The National Library of Israel has received the original version of a modern masterpiece of Hebrew manuscript illumination: the Moss Haggadah. Created by renowned Judaica artist David Moss, it is a large-format, handwritten and hand-illuminated rendition of the classical Passover seder liturgy in a traditional style.
The original manuscript includes calligraphy, micrography, numerous painted miniatures, and designs using gouaches, acrylics, egg tempera, inlaid mirrors, parchment cuts and burnished pure gold leaf on parchment sheets. Because Moss did not intend for the manuscript to be reproduced, the original has features produced using handcrafted techniques such as lacy cut-outs incised with a surgical scalpel.
The Moss Haggadah was presented as a gift by donors Trudy Elbaum Gottesman and Robert Gottesman at an Aug. 6 ceremony at the library.
Moss devoted three years on three continents in the 1980s to full-time work researching, conceiving and executing a commissioned Haggadah.

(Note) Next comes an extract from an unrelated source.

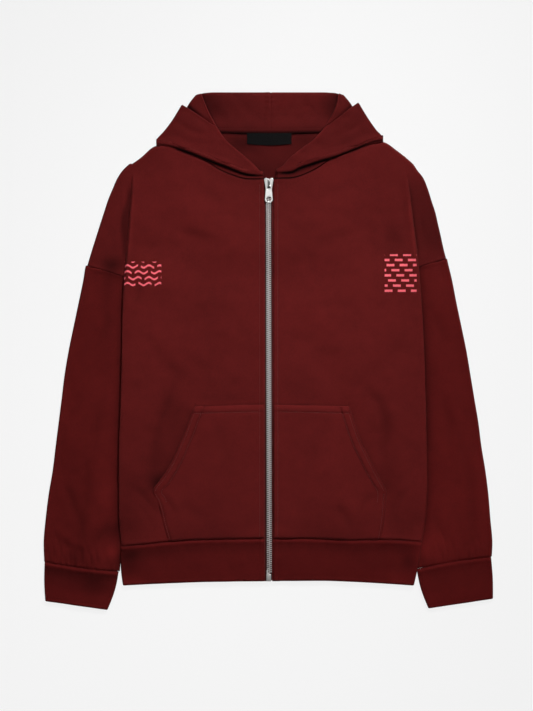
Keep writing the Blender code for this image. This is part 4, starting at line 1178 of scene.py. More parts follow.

In 1992, Moss was awarded the Israel Museum’s Jesselson Prize for Contemporary Judaica for, among other works, his Haggadah.
The Moss Haggadah has been exhibited at the New York Public Library, Yeshivah University Museum, Harvard University Libraries and the Library of Congress. Facsimiles have been exhibited or acquired for the permanent collections of major museums, universities and galleries in North America, the United Kingdom and Israel.
A copy was presented by President Ronald Reagan to Israeli President Chaim Herzog in 1987 as the official gift on the occasion of the first state visit of an Israeli president to the United States.
Moss said at the ceremony earlier this month, “I began my Haggadah manuscript in 1980 with months of research in Jerusalem’s rich libraries. On completion, it was delivered abroad and reproduced in several beautifully printed editions. I’m exceptionally grateful the original is finally ‘coming home’ to Jerusalem and its rightful place at the National Library, where it will be reunited with its sources, preserved, studied, and, I hope, enjoyed for generations.”